Why Constraint Feels Like Freedom

A truly open world — with infinite space, infinite variation, and no designed content — would not feel like freedom. It would feel like emptiness. The reason designed open worlds feel free is that the constraints are invisible and the content is dense enough that you rarely reach an edge. The freedom is not the absence of limits. It is the presence of so many interesting things within the limits that the limits stop mattering. This distinction matters psychologically because genuine freedom — freedom without structure or direction — tends to produce anxiety rather than satisfaction. Barry Schwartz's research on the paradox of choice has documented this extensively: beyond a certain point, more options produce worse decisions and lower satisfaction than fewer options. Open world games sidestep this problem by making options numerous but legible. You can go anywhere, but the map tells you where the interesting things are. The result is a carefully engineered feeling of autonomy that relies entirely on expert constraint. The art is hiding the frame.

The Psychology of the Undiscovered Area

Something specific happens when a player sees an unexplored region on their map. There is anticipation, sometimes bordering on mild compulsion. What is there? The unknown space activates curiosity in ways that explored territory does not, even when the player rationally knows the undiscovered area probably contains content similar to what they have already seen. Research from the University of California Davis on curiosity and information-seeking found that partial information — knowing something is there without knowing what it is — produces stronger motivation to investigate than either complete information or complete ignorance. The map with fog of war on a corner is more motivating than either a fully revealed map or a completely blank one. Open world games engineer this state continuously. This is also why the moment a map becomes fully explored is often described as bittersweet. The completion is satisfying, but the supply of anticipation has been exhausted. There is nothing left to wonder about.

The Wandering vs. the Completing

Players approach open worlds in two fundamentally different ways, and these approaches reveal different things about what freedom means to them. Some players treat the open world as a completion problem. They want every icon on the map cleared, every side quest finished, every collectible found. For these players, the open world's freedom is really about thoroughness — the map is a list, and they are working through it. Other players treat the open world as a wandering space. They follow interest rather than markers, drift in directions that feel appealing, and may finish the game with large portions of the map unexplored. For these players, the freedom is about presence and improvisation — the world is a place to exist in, not a task to complete. Neither approach is wrong, but they suggest very different psychological relationships to the same designed space.

The Tangent About Limits Creating Meaning

The philosopher Charles Taylor has written about how horizons of significance — the background framework of what matters and what does not — are necessary for meaningful choice. Without some limits on what is relevant, everything is equally relevant, which means nothing is. Open world games that work create these horizons implicitly through world design: the distant volcano is more interesting than the flat plain, the ruined castle is more interesting than the empty field. This is another form of the same principle.
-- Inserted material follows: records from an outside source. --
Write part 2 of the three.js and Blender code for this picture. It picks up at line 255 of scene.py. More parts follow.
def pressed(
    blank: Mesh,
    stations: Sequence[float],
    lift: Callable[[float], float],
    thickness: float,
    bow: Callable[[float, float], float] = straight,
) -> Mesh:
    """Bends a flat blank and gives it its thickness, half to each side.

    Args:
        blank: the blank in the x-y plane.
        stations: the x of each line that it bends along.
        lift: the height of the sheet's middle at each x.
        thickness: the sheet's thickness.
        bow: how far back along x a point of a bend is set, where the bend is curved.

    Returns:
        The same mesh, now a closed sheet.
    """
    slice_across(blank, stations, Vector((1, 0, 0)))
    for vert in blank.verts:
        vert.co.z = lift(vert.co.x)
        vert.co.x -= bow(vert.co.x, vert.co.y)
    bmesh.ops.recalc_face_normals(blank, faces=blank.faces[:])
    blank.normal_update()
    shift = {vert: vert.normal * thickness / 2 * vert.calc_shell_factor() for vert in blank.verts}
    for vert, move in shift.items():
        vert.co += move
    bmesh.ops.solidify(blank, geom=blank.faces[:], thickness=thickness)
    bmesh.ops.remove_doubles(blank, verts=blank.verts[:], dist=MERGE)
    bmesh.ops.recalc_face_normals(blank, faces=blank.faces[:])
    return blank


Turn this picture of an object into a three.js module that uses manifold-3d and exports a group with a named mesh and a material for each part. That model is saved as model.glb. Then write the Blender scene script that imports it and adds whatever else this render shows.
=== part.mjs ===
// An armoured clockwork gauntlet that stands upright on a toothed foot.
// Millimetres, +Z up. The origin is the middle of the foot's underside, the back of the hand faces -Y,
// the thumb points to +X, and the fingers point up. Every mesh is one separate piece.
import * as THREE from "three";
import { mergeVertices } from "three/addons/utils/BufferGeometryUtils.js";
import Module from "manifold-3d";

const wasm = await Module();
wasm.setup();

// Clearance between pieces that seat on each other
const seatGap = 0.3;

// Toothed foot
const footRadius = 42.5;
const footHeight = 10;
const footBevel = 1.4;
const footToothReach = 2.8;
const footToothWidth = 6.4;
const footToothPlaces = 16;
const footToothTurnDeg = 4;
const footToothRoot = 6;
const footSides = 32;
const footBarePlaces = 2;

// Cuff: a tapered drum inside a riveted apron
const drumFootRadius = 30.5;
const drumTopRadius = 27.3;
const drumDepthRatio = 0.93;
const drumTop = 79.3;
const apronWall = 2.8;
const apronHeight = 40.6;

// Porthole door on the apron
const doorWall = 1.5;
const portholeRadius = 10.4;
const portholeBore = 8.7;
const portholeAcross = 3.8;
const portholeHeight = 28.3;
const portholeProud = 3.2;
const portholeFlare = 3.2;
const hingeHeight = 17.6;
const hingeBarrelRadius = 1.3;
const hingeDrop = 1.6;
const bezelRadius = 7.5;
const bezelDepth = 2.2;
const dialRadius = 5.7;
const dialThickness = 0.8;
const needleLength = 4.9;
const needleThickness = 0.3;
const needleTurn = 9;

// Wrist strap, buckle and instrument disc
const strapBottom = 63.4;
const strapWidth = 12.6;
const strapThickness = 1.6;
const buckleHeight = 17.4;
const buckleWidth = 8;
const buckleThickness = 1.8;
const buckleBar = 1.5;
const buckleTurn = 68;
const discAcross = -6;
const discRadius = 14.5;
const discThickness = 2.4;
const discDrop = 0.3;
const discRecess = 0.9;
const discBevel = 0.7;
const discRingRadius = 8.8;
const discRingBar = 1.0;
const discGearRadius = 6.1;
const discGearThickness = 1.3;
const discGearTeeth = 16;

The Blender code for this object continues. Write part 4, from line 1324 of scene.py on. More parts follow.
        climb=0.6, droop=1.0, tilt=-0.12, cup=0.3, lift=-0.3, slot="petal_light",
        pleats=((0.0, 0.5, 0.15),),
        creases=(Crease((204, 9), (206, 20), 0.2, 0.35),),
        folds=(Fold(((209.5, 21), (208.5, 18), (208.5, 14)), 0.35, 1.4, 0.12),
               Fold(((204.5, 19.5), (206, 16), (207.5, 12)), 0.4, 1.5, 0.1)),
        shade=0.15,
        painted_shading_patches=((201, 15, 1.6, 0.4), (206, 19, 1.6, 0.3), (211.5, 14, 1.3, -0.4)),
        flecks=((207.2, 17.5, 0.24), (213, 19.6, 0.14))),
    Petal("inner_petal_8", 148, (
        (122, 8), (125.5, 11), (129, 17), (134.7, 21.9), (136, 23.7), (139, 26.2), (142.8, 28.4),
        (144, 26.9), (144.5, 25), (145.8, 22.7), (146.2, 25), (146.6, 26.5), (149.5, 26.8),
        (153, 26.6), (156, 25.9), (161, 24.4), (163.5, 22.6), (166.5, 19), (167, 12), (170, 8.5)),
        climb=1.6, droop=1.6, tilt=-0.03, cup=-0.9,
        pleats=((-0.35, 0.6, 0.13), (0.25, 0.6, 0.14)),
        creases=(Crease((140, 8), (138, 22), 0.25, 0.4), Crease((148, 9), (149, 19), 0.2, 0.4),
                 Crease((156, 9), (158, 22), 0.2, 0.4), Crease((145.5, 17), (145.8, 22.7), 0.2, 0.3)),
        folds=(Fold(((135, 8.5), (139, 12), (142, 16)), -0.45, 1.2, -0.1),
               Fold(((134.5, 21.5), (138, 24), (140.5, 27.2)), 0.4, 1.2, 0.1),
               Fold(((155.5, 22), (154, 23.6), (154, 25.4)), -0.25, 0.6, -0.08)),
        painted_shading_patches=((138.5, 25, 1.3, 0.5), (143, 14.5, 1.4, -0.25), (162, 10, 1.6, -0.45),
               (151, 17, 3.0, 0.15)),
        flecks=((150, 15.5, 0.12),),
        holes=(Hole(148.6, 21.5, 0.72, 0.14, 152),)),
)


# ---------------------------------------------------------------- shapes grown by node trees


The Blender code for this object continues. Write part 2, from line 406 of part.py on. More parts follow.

The game's designers have determined what is meaningful by where they put the interesting things. The freedom to choose is real, but the meaning of the choice is constructed for you.

What the Feeling Is For

The persistent appeal of open world games — they are consistently among the best-selling titles of any generation — suggests the freedom feeling answers something real. Players who spend hundreds of hours in open worlds often describe it as a form of rest: time in a space where you can move freely without obligation, where the consequences are manageable, and where the world holds still long enough to explore it. This is not an escape from freedom. It is practice in a kind of freedom that real life rarely provides in such clean form.